I did add some downlights, late in the game, that were inside the cabinet. Those lights never seemed to illuminate the cabinet. I just didn’t have time to debug Revit so I ended up canning the Revit implementation and went back to AutoCAD and then to AutoCAD Architecture. The rendering times are much faster and rendering quality in AutoCAD Architecture is so much better that I don’t see going back to Revit 2017.
The high quality Revit rendering settings seems grainier than the draft version. I am not sure whether this is sourced in the materials, the exposure, or the number of artificial lights.
PS: I suspect, but cannot prove, that most of the problems are due to the fact that materials are often related to the rendering engines that they are related to. Since Revit 2017 dropped Mental Ray, interoperability between other AutoDesk software that retains the Mental Ray engine and many legacy materials make sharing data between Autodesk applications entirely unsuitable. There needs to be some serious attempt at coordination between product teams when these decisions are made in order to handle material data information properly.
When you say "Even a copy of that camera, however, renders like this regardless of camera direction or field of view." I'm not clear how you are creating the copy.
Are you right clicking on the existing Camera View and selecting Duplicate View -> Duplicate with Detailing and then seeing a change in the rendering result (compared to the original view)?
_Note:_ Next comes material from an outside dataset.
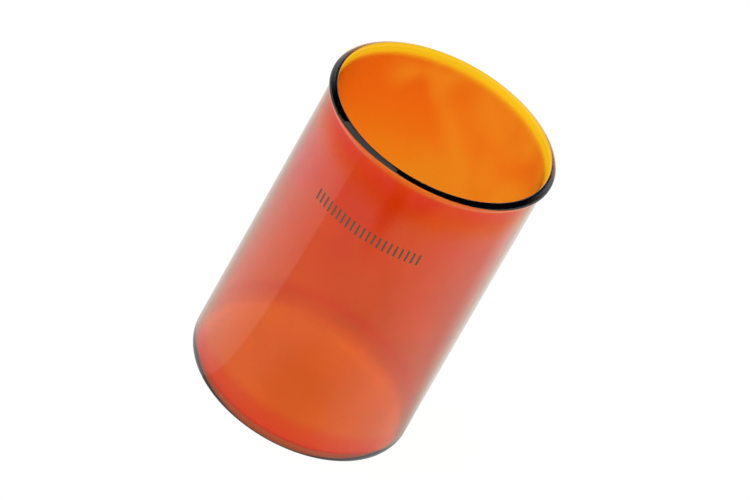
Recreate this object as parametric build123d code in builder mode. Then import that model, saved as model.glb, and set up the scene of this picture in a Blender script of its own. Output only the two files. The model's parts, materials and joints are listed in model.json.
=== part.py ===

In this case, I literally used the copy command on the camera object.
Problem solved though
I have since determined the cause of the interference pattern, which was not a Revit issue. I really am at a loss to explain how it happened. At one point I had tried a ACIS.stl file to transfer the geometry. I had removed that link because it seemed impossible to add materials to it or to interact with the different surfaces. When I did the renders, the original camera did not detect the ACIS file. There must have been some settings in that view that kept it from detecting the file in new renders. Perhaps if I had right clicked on the view in the browser, it would have retained the visibility settings. Any new camera, however, saw the AutoCAD file and the SAT file in the same location and that created an interference pattern in the rendering. So somehow the link was reactivated without me being aware of it. I went back at removed the link again and the problems went away.